» Instructions for the task:
Repeat the material in full. Keep every line exactly as it is.

» Stored data:
::::

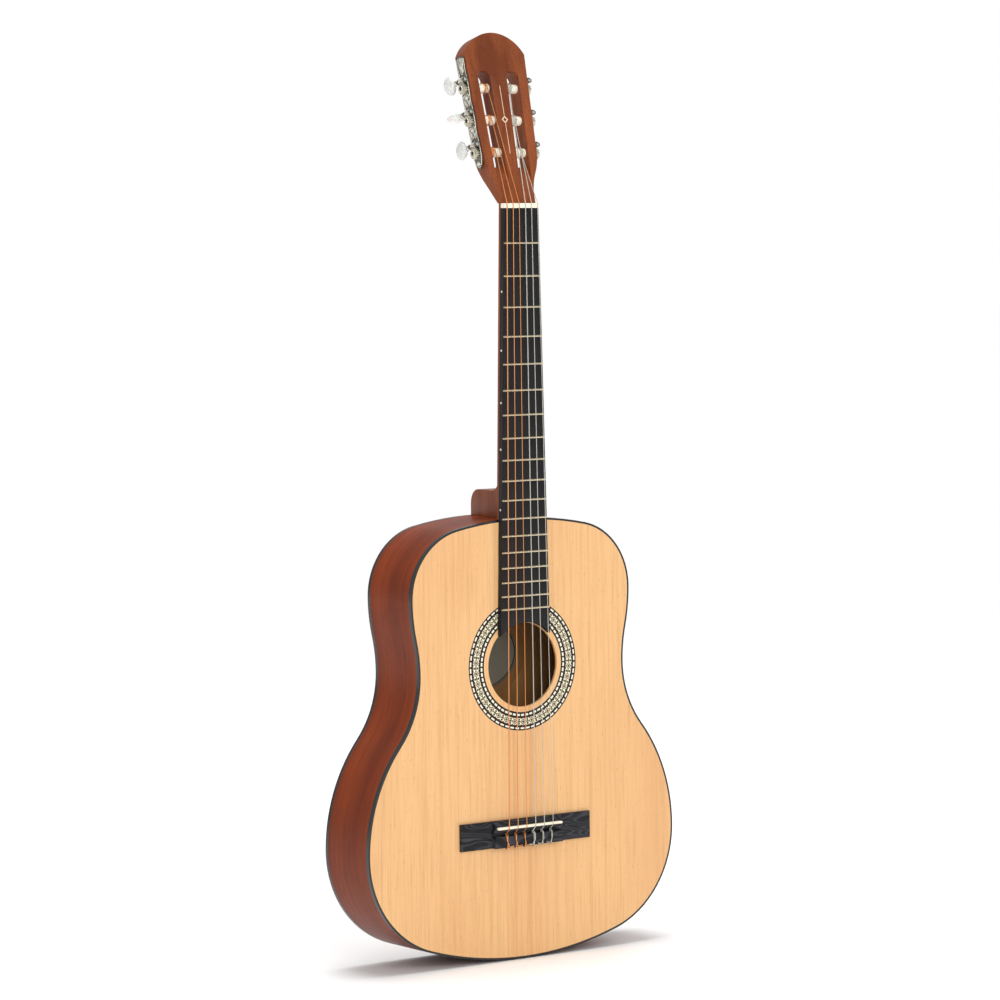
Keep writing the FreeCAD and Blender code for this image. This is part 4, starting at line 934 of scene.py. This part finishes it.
def soft_wire(points: list[Vector], radius: float, order: int = 3) -> bmesh.types.BMesh:
    """A round wire along a smooth curve, as a mesh.

    Args:
        points: The curve's control points.
        radius: The wire's radius.
        order: The curve's order.

    Returns:
        The wire.
    """
    data = bpy.data.curves.new("wire", "CURVE")
    data.dimensions = "3D"
    data.bevel_depth = radius
    data.bevel_resolution = 3
    data.use_fill_caps = True
    spline = data.splines.new("NURBS")
    spline.points.add(len(points) - 1)
    for spot, point in zip(spline.points, points):
        spot.co = (*point, 1.0)
    spline.order_u = order
    spline.use_endpoint_u = True
    spline.resolution_u = 6
    wire = bpy.data.objects.new("wire", data)
    bpy.context.scene.collection.objects.link(wire)
    mesh = bpy.data.meshes.new_from_object(wire.evaluated_get(bpy.context.evaluated_depsgraph_get()))
    shape = bmesh.new()
    shape.from_mesh(mesh)
    bmesh.ops.remove_doubles(shape, verts=shape.verts, dist=1e-7)
    bpy.data.objects.remove(wire)
    bpy.data.meshes.remove(mesh)
    bpy.data.curves.remove(data)
    return shape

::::

» Expected answer:
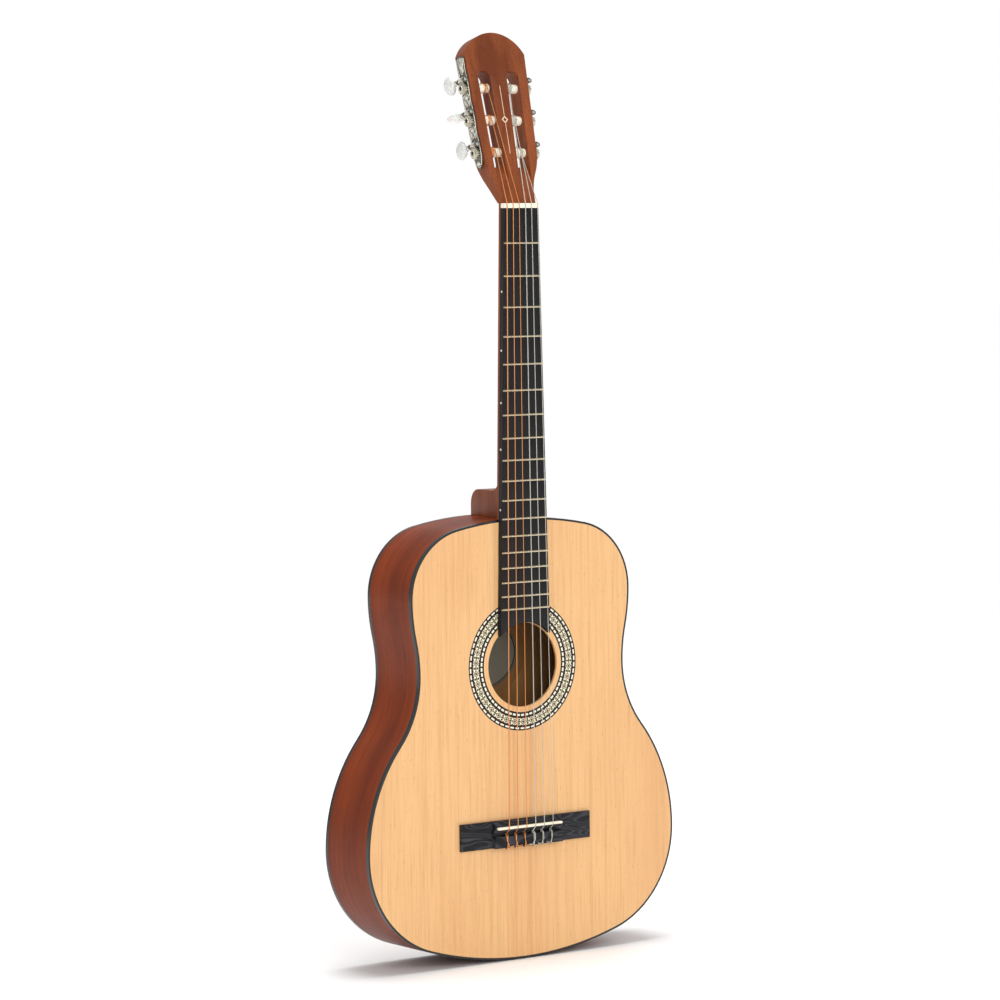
Keep writing the FreeCAD and Blender code for this image. This is part 4, starting at line 934 of scene.py. This part finishes it.
def soft_wire(points: list[Vector], radius: float, order: int = 3) -> bmesh.types.BMesh:
    """A round wire along a smooth curve, as a mesh.

    Args:
        points: The curve's control points.
        radius: The wire's radius.
        order: The curve's order.

    Returns:
        The wire.
    """
    data = bpy.data.curves.new("wire", "CURVE")
    data.dimensions = "3D"
    data.bevel_depth = radius
    data.bevel_resolution = 3
    data.use_fill_caps = True
    spline = data.splines.new("NURBS")
    spline.points.add(len(points) - 1)
    for spot, point in zip(spline.points, points):
        spot.co = (*point, 1.0)
    spline.order_u = order
    spline.use_endpoint_u = True
    spline.resolution_u = 6
    wire = bpy.data.objects.new("wire", data)
    bpy.context.scene.collection.objects.link(wire)
    mesh = bpy.data.meshes.new_from_object(wire.evaluated_get(bpy.context.evaluated_depsgraph_get()))
    shape = bmesh.new()
    shape.from_mesh(mesh)
    bmesh.ops.remove_doubles(shape, verts=shape.verts, dist=1e-7)
    bpy.data.objects.remove(wire)
    bpy.data.meshes.remove(mesh)
    bpy.data.curves.remove(data)
    return shape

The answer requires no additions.